It was absolute euphoria for Washington Nationals’ fans when the team won the 2019 World Series. After all, that’s what you play for, and at that time, the process, the coaching, the trades, and anything else that was controversial took a back seat to all the positive vibes and appropriately so. As the saying goes, “Who would complain about the parade route?”
In Oct. 2022 after 3 seasons with poor results which have seen the results deteriorated over time, it’s fair to look back with hindsight for three years and question if at that time the right approach was taken to produce a continuing contention window and ultimately another title run.
Judging by historical observations, general manager Mike Rizzo’s main focus and strategy was to continue the run while returning as much of the band as possible for the 2020 season.
I must confess that I applauded when Howie Kendrick, Yan Gomes, Asdrubal Cabrera, Daniel Hudson, Adam Eaton, and Ryan Zimmerman were all returning. On top of that, the team spent big for Stephen Strasburg in a new $245 million contract which set a record at the time.
Were all of those moves the correct read by Rizzo? Was that team likely to maintain a similar level going forward? Clearly using the benefit of knowing what has transpired the answer is no — but Rizzo had to make decisions without the benefit of knowing what would happen — so to judge fairly let’s take a walk back in time.
Let’s look at several truths about the 2019 team. The core of the team was comprised of aging veterans known as the Los Viejos, and then there was the youngster Juan Soto who was all of 21 years old. The team got off to a horrid start in 2019 exacerbated by critical injuries to Trea Turner and Anthony Rendon and others. Close to halfway through that season (which followed a down 2018 season) there were calls to start retooling the team with the feeling that the contention window had ended. Of course, we all know what happened in the 2nd half of 2019 and in the postseason as the Improbable season.

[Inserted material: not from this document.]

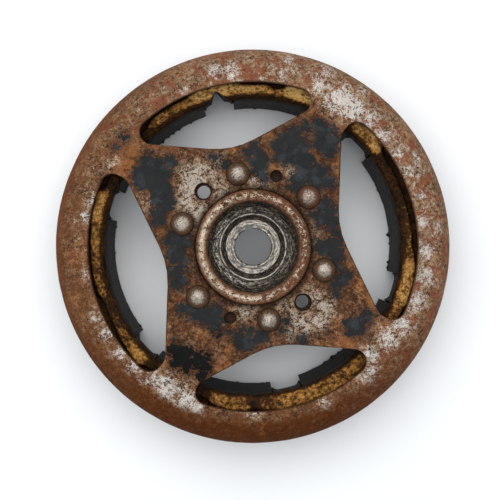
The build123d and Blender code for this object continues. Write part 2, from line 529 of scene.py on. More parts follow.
class Surface:
    """A material under construction, with the places and noises that finishes are made of."""

    def __init__(self, name):
        self.material = bpy.data.materials.new(name)
        self.material.use_nodes = True
        self.nodes = self.material.node_tree.nodes
        self.links = self.material.node_tree.links
        self.nodes.clear()
        place = self.node("TexCoord", output="Object")
        self.place = self.node("VectorMath", {"operation": "SCALE"}, {0: place, "Scale": 1 / MM})
        self.x = self.node("SeparateXYZ", inputs={0: self.place}, output="X")
        self.y = self.node("SeparateXYZ", inputs={0: self.place}, output="Y")
        self.height = self.node("SeparateXYZ", inputs={0: self.place}, output="Z")
        flat = self.node("VectorMath", {"operation": "MULTIPLY"}, {0: self.place, 1: (1, 1, 0)})
        self.radius = self.node("VectorMath", {"operation": "LENGTH"}, {0: flat}, output="Value")
        normal = self.node("NewGeometry", output="Normal")
        self.up = self.node("SeparateXYZ", inputs={0: normal}, output="Z")

    def node(self, kind, settings=None, inputs=None, output=0):
        """Adds a node, sets it up, fills or links its inputs and returns one output."""
        made = self.nodes.new("ShaderNode" + kind)
        for name, value in (settings or {}).items():
            setattr(made, name, value)
        for name, value in (inputs or {}).items():
            if isinstance(value, Value):
                self.links.new(value.socket, made.inputs[name])
            else:
                made.inputs[name].default_value = value
        return Value(self, made.outputs[output])

    def noise(self, size, detail=4, rough=0.55, shift=0.0, place=None):
        """Cloudy noise with features of about this size in millimetres, spread over 0 to 1."""
        moved = self.node(
            "VectorMath", {"operation": "ADD"}, {0: place or self.place, 1: (shift, -shift, 2 * shift)}
        )
        inputs = {"Vector": moved, "Scale": 1 / size, "Detail": detail, "Roughness": rough}
        raw = self.node("TexNoise", inputs=inputs)
        low, high = NOISE_RANGE
        return self.node("MapRange", inputs={"Value": raw, "From Min": low, "From Max": high})

    def round_streaks(self, across, along, shift):
        """Noise drawn out round the axis: features per millimetre across, and per radian along."""
        flat = self.node("VectorMath", {"operation": "MULTIPLY"}, {0: self.place, 1: (1, 1, 0)})
        heading = self.node("VectorMath", {"operation": "NORMALIZE"}, {0: flat})
        heading = self.node("VectorMath", {"operation": "SCALE"}, {0: heading, "Scale": along})
        level = self.node("CombineXYZ", inputs={2: (self.radius + self.height) * across})
        place = self.node("VectorMath", {"operation": "ADD"}, {0: heading, 1: level})
        return self.noise(1.0, 5, 0.64, shift, place=place)

    def attribute(self, name):
        """A value that is stored on the piece's points."""
        return self.node("Attribute", {"attribute_name": name}, output="Fac")

    def blend(self, factor, first, second):
        """The first colour where the factor is 0 and the second where it is 1."""
        return self.mix("MIX", factor, first, second)

    def mix(self, how, factor, first, second):
        """Two colours mixed in the given way."""
        colours = {MIX_FIRST: self.tone(first), MIX_SECOND: self.tone(second)}
        settings = {"data_type": "RGBA", "blend_type": how}
        return self.node("Mix", settings, {0: factor, **colours}, MIX_RESULT)

    @staticmethod
    def tone(value):
        """A colour as a socket takes it: a link as it is, three numbers with an alpha."""
        return value if isinstance(value, Value) else (*value, 1)

    def shade(self, base, amount):
        """A colour made darker or lighter by a number that varies about 1."""
        grey = self.node("CombineXYZ", inputs={0: amount, 1: amount, 2: amount})
        return self.mix("MULTIPLY", 1.0, base, grey)

    def finish(self, base, roughness, metallic=0.0, height=None, specular=0.4):
        """Joins everything to the shader. The height is in millimetres."""
        inputs = {"Base Color": base, "Roughness": roughness, "Metallic": metallic}
        inputs["Specular IOR Level"] = specular
        if height is not None:
            inputs["Normal"] = self.node("Bump", inputs={"Height": height, "Distance": MM}, output="Normal")
        shader = self.node("BsdfPrincipled", inputs=inputs)
        output = self.nodes.new("ShaderNodeOutputMaterial")
        self.links.new(shader.socket, output.inputs["Surface"])
        return self.material


def rust_tones(surface, colours):
    """Brown rust with dark, orange and pale spots, and the noises it is made of."""
    broad = surface.noise(7, detail=5, shift=3)
    spots = surface.noise(1.5, detail=7, rough=0.68, shift=11)
    grain = surface.noise(0.35, detail=3, rough=0.6, shift=29)
    age = spots * 0.5 + broad * 0.3 + grain * 0.2
    tones = surface.blend(age.rise(0.22, 0.62), colours.deep_rust, colours.rust)
    fresh = (surface.noise(3.5, 7, 0.72, 41) - 0.6).rise(0, 0.22)
    tones = surface.blend(fresh * 0.6, tones, colours.orange_rust)
    return tones, broad, spots, grain, fresh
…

But let’s bring the microscope a little closer.
- The Nats were this |—-| close to getting bounced in the WC round.
- The Nats faced elimination FIVE times while trailing in each of these games before coming back.
- Players Kendrick, Rendon, Strasburg etc had insanely great postseasons.
This is not meant to minimize the incredible accomplishments at all. It was the highlight of this old fan’s life as a sport junkie by a wide margin — and I’ve been to many Stanley Cup parades and my football team has won a bunch of championships, no comparison.
What I’m trying to get at is: ‘how likely was it that this group could come close again?’
Objectively (this is just my opinion) the 2019 team was one of the weakest in the 8-year run and even if everyone including Rendon returned the strong likelihood is that the window was indeed coming to a close. Adding to this the team lost the player who was right at the top of the team in offense throughout the year and who could not be replaced adequately. I have no interest in re-litigating whether or not he could have been signed, fact is he wasn’t. Rizzo made a bit of a run at Josh Donaldson showing he really felt the team was still competitive.
Clearly, I feel that trying to go back to the well with the same horses (minus Rendon) was not a sustainable approach from a baseball perspective, but I must note that a championship team faces enormous fan pressure to defend the title with the group that won it, so this is not a criticism based article, just some fun discussion before the hot stove begins.
Could there have been a different approach that would have continued the run?
I don’t think so. The Nats could have traded Max Scherzer and Turner sooner extracting better and more prospects and from a baseball perspective that might have been the correct approach. I think that would have been wildly unpopular and probably not at all realistic. Should the team have signed Strasburg to the contract they did? Probably not. Should the team have brought back all the ancillary pieces without a realistic shot at contention? (And I must note that Rizzo felt he could go back to contention in 2021 not throwing in towel until the 2021 trade deadline). Debatable, probably should have focused on younger players.
My conclusion is that the Nats were doomed to have a big fall and by the end of 2019 there wasn’t much that could have been done to avoid the fall. Years of poor drafting and developmental failures put the team in a place from which it could not pivot. Going all in year after year was the only way to go, and in the end, it became necessary to start over from scratch, and here we are.